**Exercise objective**. In the entries below, which lines run from the one containing "Write the three.js" to the one containing "wasm.setup();"? Copy exactly those lines, ends included, and no others.

>> START Listed records

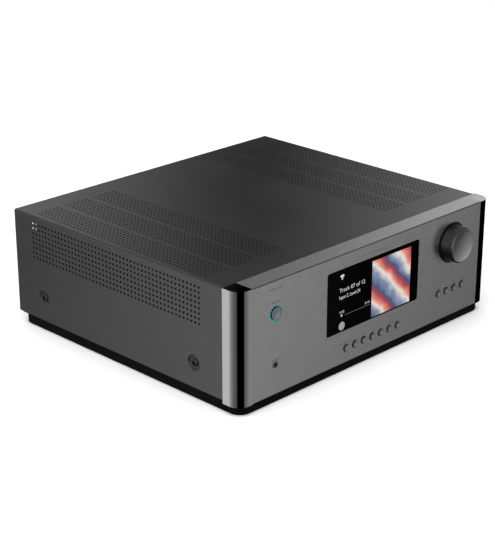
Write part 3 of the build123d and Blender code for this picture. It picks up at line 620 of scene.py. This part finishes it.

>> END Listed records
>> START Listed records

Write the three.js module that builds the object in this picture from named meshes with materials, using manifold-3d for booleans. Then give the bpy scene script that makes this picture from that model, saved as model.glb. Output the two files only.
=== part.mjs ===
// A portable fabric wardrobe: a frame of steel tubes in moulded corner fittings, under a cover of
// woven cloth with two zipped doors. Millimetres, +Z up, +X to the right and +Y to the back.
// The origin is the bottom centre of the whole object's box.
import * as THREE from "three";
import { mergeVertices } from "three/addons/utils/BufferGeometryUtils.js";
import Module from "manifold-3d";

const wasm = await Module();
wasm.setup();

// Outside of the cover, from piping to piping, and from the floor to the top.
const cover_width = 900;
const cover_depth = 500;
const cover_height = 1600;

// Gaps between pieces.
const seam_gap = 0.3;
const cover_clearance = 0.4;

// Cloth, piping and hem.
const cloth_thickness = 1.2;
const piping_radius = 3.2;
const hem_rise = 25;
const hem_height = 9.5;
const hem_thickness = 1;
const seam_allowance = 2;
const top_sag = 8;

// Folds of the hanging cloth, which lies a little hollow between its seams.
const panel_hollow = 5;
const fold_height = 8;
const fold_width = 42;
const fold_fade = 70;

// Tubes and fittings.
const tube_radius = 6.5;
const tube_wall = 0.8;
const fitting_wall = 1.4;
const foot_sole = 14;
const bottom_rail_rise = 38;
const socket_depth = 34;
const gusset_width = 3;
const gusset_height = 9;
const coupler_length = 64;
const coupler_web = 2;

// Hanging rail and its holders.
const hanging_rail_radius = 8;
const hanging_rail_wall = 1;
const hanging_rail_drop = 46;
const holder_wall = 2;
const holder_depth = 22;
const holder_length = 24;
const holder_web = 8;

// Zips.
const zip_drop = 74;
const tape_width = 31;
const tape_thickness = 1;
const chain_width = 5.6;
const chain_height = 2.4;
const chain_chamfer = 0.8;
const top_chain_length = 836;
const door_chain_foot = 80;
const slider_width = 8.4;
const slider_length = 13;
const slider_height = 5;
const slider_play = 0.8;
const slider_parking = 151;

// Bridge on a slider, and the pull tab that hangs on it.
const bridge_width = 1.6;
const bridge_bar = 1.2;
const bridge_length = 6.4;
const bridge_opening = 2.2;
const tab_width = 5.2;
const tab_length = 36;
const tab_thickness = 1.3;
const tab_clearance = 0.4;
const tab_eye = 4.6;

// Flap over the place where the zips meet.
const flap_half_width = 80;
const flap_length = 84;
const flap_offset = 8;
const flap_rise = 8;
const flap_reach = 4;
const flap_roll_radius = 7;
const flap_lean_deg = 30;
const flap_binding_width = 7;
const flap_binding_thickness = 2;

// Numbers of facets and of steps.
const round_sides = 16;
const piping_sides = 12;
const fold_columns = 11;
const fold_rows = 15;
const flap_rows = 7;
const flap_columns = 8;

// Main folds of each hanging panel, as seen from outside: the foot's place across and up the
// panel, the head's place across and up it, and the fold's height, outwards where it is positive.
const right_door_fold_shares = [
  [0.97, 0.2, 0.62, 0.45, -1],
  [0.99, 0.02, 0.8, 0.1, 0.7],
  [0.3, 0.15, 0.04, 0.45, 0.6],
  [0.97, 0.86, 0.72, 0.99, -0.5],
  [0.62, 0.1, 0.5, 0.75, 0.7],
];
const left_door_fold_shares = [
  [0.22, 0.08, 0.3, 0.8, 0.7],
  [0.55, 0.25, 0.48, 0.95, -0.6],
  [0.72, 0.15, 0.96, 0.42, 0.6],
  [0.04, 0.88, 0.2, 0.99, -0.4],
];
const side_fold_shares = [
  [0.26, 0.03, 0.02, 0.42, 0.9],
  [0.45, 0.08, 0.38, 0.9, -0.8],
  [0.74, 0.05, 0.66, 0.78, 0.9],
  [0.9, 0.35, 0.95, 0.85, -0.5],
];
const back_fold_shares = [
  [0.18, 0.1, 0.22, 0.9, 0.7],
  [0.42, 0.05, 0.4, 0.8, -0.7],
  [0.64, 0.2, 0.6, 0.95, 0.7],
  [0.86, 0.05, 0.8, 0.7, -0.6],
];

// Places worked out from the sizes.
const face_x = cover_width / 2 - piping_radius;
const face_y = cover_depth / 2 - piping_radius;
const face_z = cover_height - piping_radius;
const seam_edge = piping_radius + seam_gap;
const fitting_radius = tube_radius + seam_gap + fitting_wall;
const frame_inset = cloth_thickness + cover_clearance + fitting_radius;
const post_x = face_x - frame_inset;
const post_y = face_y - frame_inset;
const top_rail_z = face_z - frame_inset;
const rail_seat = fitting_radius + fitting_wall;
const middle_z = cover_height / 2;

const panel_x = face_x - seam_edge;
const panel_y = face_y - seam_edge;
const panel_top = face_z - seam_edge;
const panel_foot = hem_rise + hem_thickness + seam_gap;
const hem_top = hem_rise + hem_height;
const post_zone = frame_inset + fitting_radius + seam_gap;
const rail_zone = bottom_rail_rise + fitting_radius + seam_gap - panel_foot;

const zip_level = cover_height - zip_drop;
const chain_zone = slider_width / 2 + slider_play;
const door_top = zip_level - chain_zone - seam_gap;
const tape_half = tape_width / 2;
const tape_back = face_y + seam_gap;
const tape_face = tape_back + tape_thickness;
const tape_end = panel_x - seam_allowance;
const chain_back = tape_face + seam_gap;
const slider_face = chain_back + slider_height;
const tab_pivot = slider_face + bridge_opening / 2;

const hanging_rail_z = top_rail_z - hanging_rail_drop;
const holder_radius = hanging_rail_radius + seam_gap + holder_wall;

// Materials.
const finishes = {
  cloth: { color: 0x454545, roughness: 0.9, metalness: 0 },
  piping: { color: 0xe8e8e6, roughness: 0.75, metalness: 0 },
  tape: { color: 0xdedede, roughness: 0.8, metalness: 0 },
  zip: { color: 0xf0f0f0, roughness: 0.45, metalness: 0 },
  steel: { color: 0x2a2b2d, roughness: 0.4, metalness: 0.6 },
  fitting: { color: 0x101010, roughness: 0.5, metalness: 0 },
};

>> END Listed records

**Solution for this task**.
Write the three.js module that builds the object in this picture from named meshes with materials, using manifold-3d for booleans. Then give the bpy scene script that makes this picture from that model, saved as model.glb. Output the two files only.
=== part.mjs ===
// A portable fabric wardrobe: a frame of steel tubes in moulded corner fittings, under a cover of
// woven cloth with two zipped doors. Millimetres, +Z up, +X to the right and +Y to the back.
// The origin is the bottom centre of the whole object's box.
import * as THREE from "three";
import { mergeVertices } from "three/addons/utils/BufferGeometryUtils.js";
import Module from "manifold-3d";

const wasm = await Module();
wasm.setup();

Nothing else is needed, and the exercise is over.